WORK TO COMPLETE
Give back the lines exactly, from the first one to the line with "broad shaped tieback.", both ends included.

INFORMATION PROVIDED
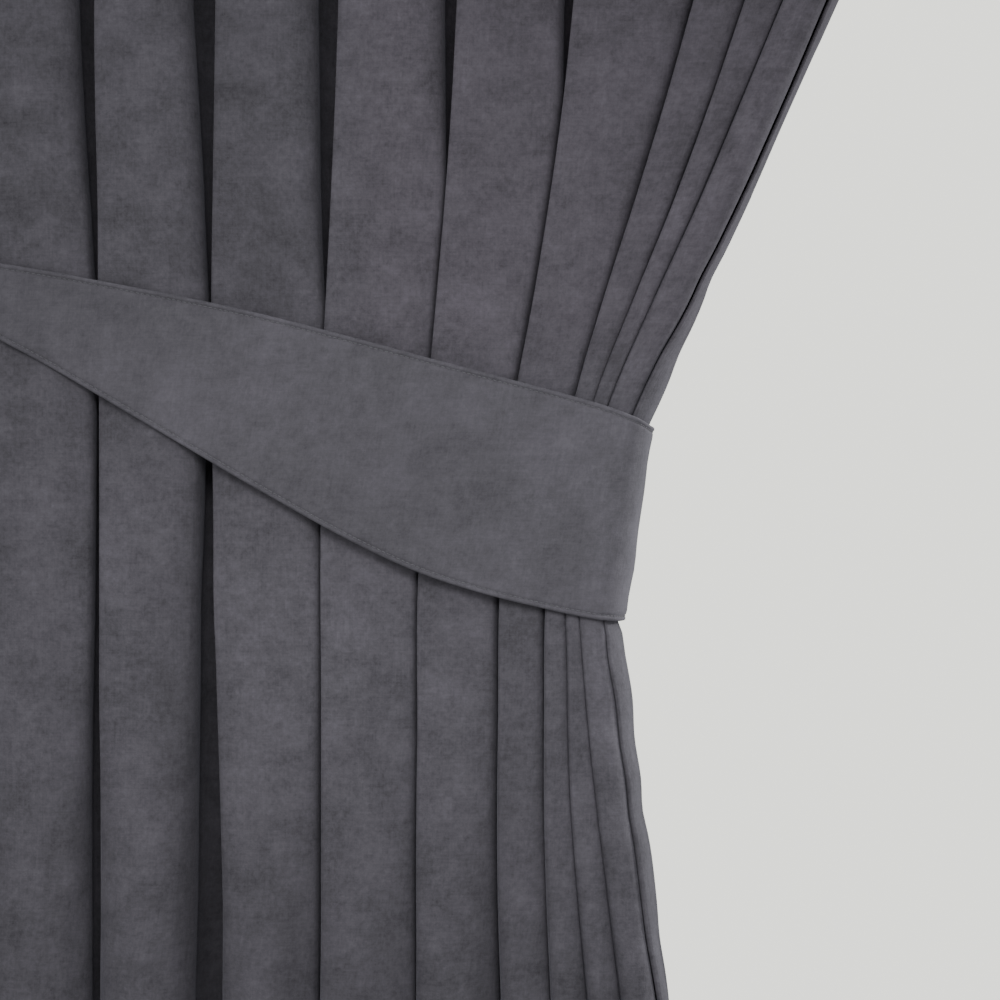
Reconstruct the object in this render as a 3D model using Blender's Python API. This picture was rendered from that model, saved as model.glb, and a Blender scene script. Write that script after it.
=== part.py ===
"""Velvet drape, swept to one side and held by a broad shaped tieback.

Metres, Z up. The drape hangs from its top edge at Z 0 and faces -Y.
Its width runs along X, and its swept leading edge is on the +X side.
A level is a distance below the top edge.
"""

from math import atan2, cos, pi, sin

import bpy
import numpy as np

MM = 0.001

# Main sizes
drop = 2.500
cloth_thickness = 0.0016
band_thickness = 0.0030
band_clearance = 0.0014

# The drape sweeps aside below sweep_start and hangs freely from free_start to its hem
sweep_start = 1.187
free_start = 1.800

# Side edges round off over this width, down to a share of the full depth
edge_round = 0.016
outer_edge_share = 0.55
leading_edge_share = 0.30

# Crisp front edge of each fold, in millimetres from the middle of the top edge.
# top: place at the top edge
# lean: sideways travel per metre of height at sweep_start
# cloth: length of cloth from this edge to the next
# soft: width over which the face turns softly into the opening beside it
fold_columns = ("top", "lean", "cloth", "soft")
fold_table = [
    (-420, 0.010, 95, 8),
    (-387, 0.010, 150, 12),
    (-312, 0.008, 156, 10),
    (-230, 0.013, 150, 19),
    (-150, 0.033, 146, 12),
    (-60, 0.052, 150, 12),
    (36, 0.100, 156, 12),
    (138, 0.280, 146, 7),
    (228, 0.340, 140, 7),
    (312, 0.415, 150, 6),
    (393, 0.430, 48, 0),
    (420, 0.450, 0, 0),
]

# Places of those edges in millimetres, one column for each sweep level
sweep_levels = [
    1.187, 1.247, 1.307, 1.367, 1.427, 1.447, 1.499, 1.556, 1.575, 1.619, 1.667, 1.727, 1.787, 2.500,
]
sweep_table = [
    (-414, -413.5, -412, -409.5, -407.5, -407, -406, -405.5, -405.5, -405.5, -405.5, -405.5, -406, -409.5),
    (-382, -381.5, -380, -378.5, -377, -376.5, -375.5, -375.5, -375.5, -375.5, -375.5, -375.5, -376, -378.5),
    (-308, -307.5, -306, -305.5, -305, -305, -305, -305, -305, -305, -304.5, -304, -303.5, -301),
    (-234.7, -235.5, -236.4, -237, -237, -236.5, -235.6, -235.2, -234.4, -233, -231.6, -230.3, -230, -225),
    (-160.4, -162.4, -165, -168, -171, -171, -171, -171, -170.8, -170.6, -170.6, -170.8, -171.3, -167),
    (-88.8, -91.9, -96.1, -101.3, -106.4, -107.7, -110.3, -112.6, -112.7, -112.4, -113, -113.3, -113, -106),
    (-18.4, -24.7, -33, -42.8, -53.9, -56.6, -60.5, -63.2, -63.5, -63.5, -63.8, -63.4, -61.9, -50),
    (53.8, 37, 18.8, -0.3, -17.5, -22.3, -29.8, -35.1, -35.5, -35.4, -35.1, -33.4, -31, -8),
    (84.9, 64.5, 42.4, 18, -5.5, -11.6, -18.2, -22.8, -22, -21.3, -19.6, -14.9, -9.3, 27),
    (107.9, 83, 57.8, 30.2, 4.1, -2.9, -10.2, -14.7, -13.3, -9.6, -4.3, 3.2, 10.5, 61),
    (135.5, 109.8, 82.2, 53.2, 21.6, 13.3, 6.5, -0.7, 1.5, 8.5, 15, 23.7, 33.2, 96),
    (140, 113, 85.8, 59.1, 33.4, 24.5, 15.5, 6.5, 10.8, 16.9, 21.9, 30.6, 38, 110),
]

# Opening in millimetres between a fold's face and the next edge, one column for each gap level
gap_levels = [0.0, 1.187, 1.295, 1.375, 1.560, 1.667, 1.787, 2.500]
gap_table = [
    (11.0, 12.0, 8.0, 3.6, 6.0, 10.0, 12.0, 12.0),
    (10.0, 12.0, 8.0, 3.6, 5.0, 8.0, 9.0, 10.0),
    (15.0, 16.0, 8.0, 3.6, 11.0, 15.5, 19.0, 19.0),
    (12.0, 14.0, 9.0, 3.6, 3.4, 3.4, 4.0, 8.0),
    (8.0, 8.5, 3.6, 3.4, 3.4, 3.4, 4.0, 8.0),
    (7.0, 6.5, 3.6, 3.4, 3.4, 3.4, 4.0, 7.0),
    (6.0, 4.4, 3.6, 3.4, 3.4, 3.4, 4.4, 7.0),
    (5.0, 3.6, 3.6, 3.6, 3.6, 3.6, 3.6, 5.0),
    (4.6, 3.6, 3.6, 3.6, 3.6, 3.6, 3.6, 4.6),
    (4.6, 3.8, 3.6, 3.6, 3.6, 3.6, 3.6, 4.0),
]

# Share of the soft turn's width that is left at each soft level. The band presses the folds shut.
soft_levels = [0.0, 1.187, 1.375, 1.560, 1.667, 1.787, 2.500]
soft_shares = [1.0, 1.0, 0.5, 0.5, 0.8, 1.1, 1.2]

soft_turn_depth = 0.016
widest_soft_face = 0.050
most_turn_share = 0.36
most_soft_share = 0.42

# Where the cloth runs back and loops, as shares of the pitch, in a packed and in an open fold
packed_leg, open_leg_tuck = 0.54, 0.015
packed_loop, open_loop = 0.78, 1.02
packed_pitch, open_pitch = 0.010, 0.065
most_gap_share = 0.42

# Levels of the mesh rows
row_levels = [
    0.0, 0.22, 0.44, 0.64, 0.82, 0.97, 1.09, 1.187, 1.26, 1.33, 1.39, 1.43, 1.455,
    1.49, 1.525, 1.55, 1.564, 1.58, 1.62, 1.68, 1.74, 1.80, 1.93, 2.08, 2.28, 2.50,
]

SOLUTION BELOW
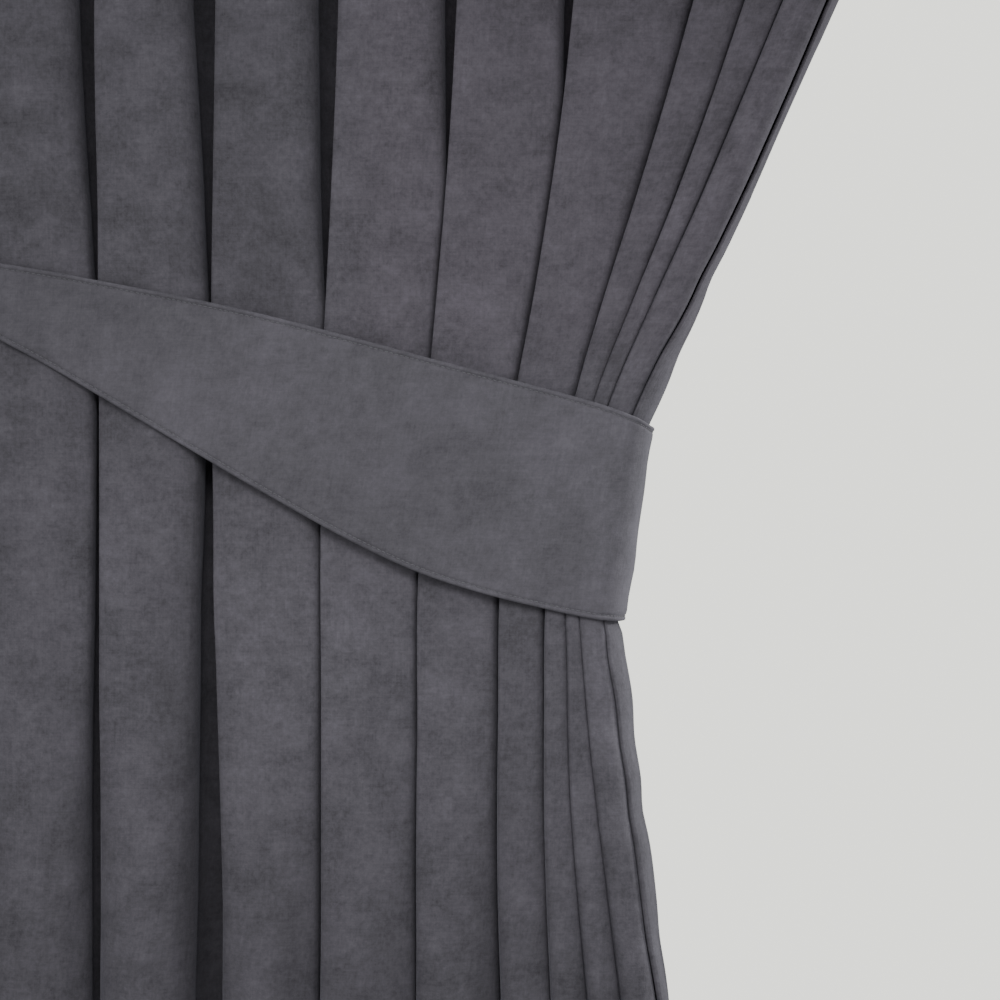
Reconstruct the object in this render as a 3D model using Blender's Python API. This picture was rendered from that model, saved as model.glb, and a Blender scene script. Write that script after it.
=== part.py ===
"""Velvet drape, swept to one side and held by a broad shaped tieback.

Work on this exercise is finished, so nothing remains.